Pada 10 Muharam 1987, Pondok Pesantren ini ditambahkan nama Al-Azhar, menjadi Pondok Pesantren Miftahul Huda Al-Azhar Citangkolo, yang mulai dibantu oleh putra beliau yakni KH. Abdurrohim, lebih lanjut KH. Abdurrohim dikuatkan juga oleh Putranya yakni KH. Munawir Abdurrohim MA, dan KH. Muslih Abdurrohim, M.Pd.I, serta lainnya. Pada periode ini, pendidikan formal dimulai dengan didirikannya SMP, SMA, dan Aliyah (MA) yang dimotori oleh dzuriyah atau keturunan langsung dari KH. Marzuki Mad Salam.
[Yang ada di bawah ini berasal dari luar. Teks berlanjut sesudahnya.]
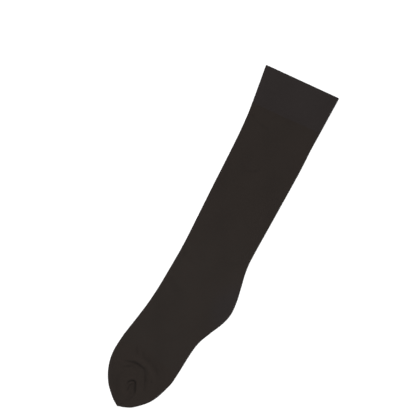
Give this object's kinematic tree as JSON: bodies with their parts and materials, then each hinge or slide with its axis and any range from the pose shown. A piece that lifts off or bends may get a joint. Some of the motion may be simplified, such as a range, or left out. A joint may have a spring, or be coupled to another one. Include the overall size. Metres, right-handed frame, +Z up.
{
  "type": "compression stocking",
  "caption": "Knee-high compression stocking laid flat: a ribless knitted tube with a double welt, a turned heel and a gathered closed toe.",
  "frame": {"origin": "on the surface that the stocking lies on, under the middle of its outline's bounding box", "axes": "+Y along the leg towards the mouth, +X towards the calf and the heel, +Z up off the surface"},
  "size_m": [0.1118, 0.4676, 0.0058],
  "materials": {
    "welt_knit": "matte, double layer of fine dark brown knit",
    "leg_knit": "matte, fine dark brown elastic jersey knit",
    "toe_knit": "matte, reinforced dark brown jersey knit"
  },
  "bodies": {
    "root": {"welt": "welt_knit", "leg_and_foot": "leg_knit", "toe": "toe_knit"}
  },
  "joints": []
}
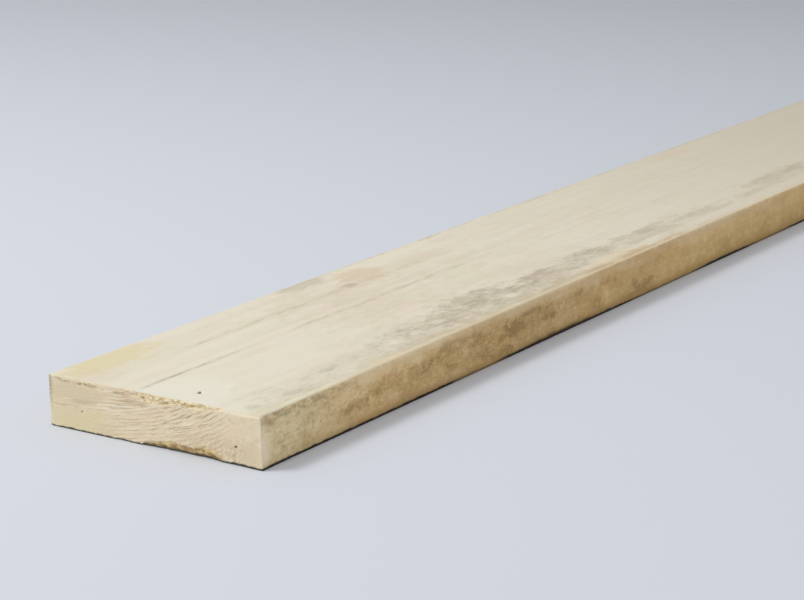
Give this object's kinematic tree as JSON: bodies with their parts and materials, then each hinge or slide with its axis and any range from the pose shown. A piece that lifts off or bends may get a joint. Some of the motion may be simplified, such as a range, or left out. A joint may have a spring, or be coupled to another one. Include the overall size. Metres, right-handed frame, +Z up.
{
  "type": "timber plank",
  "caption": "Straight rough-sawn softwood plank of rectangular section with square cross-cut ends and slightly worn arrises.",
  "frame": {"origin": "centre of the plank's underside", "axes": "+X along the grain, away from the torn near end; +Y across the width, towards the back edge; +Z up through the thickness"},
  "size_m": [2, 0.1, 0.02],
  "materials": {
    "sawn_softwood": "rough-sawn, dry, unplaned softwood with weathering stains"
  },
  "bodies": {
    "root": {"plank": "sawn_softwood"}
  },
  "joints": []
}
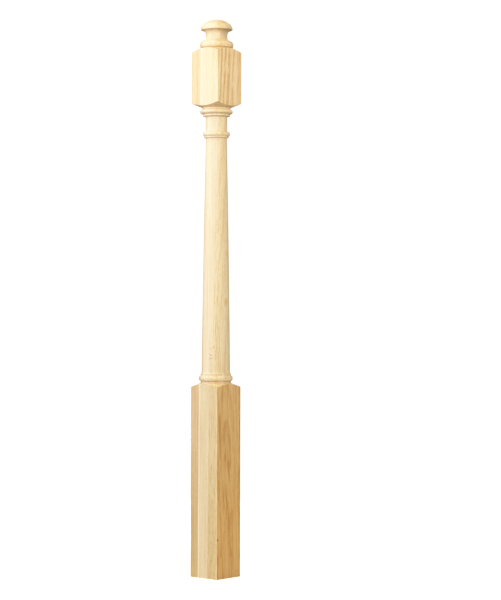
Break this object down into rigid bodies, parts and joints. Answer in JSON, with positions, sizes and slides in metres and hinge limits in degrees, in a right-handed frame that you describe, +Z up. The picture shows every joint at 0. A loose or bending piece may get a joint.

Pada 19 September 2012, Yayasan Miftahul Huda Al-Azhar Citangkolo resmi berdiri sebagai lembaga yang menaungi berbagai institusi pendidikan yang ada di Citangkolo. Yayasan ini fokus pada pendidikan Islam, dakwah, dan sosial. Kegiatan utama dari yayasan ini antara lain adalah membuka perpustakaan dengan koleksi buku-buku Islam dan ilmu pengetahuan lainnya, serta menyelenggarakan Majelis Ta’lim secara berkala.
Yayasan ini pada awalnya bernama Yayasan Pengamalan Pendidikan Islam Miftahul Huda (YaPPIM), yang dipimpin oleh KH. Munawir Abdurrohim, MA, putra sulung dari KH. Abdurrohim. Di bawah kepemimpinan beliau, banyak lembaga pendidikan dibangun mulai dari PAUD, RA, MI, MTs, SMP, SMA, MA, SMK, hingga perguruan tinggi seperti Institut Miftahul Huda Al-Azhar (IMA).
Pada 1 Mei 2003, Sekolah Tinggi Agama Islam Miftahul Huda Al-Azhar (STAIMA) resmi didirikan sebagai langkah awal untuk memberikan pendidikan tinggi berbasis pesantren. STAIMA berfokus pada pengembangan pendidikan tinggi di bidang Ilmu Pendidikan Islam, Hukum Keluarga (Ahwal Syakhshiyah), Ekonomi Syariah, dengan tujuan menghasilkan lulusan yang kompeten di bidang Pendidikan, Hukum, dan Ekonomi.
Pada 18 Januari 2024, STAIMA resmi bertransformasi menjadi Institut Miftahul Huda Al-Azhar (IMA) berdasarkan Surat Keputusan Menteri Agama Republik Indonesia Nomor 131 Tahun 2024. Perubahan status ini menjadi sebuah langkah maju untuk meningkatkan kualitas pendidikan dan memperluas cakupan program akademik. Saat ini, IMA Banjar menawarkan program-program unggulan di tiga fakultas:
IMA Banjar kini memiliki visi untuk menjadi Perguruan Tinggi Islam Berbasis Pesantren yang Unggul, Inklusif, Adaptif, dan Rahmatan lil ‘Alamin pada Tahun 2035, dengan misi mengembangkan pendidikan yang integratif antara ilmu agama dan pengetahuan modern, serta melahirkan lulusan yang berkarakter ulama, pemimpin masyarakat, dan tokoh agama yang moderat dan visioner.
Dengan perkembangan ini, IMA Banjar berkomitmen untuk terus berkontribusi dalam membangun generasi masa depan yang berintegritas, memiliki kompetensi tinggi, dan siap menghadapi tantangan global.
Kini, IMA Banjar menjadi salah satu perguruan tinggi Islam yang menawarkan pendidikan berbasis pesantren dengan pendekatan yang modern dan adaptif terhadap perubahan zaman. IMA siap menjadi pusat pengembangan ilmu pengetahuan, teknologi, serta pembentukan karakter generasi penerus bangsa yang tangguh dan berintegritas, dengan tetap berpegang pada nilai-nilai keislaman yang rahmatan lil ‘alamin.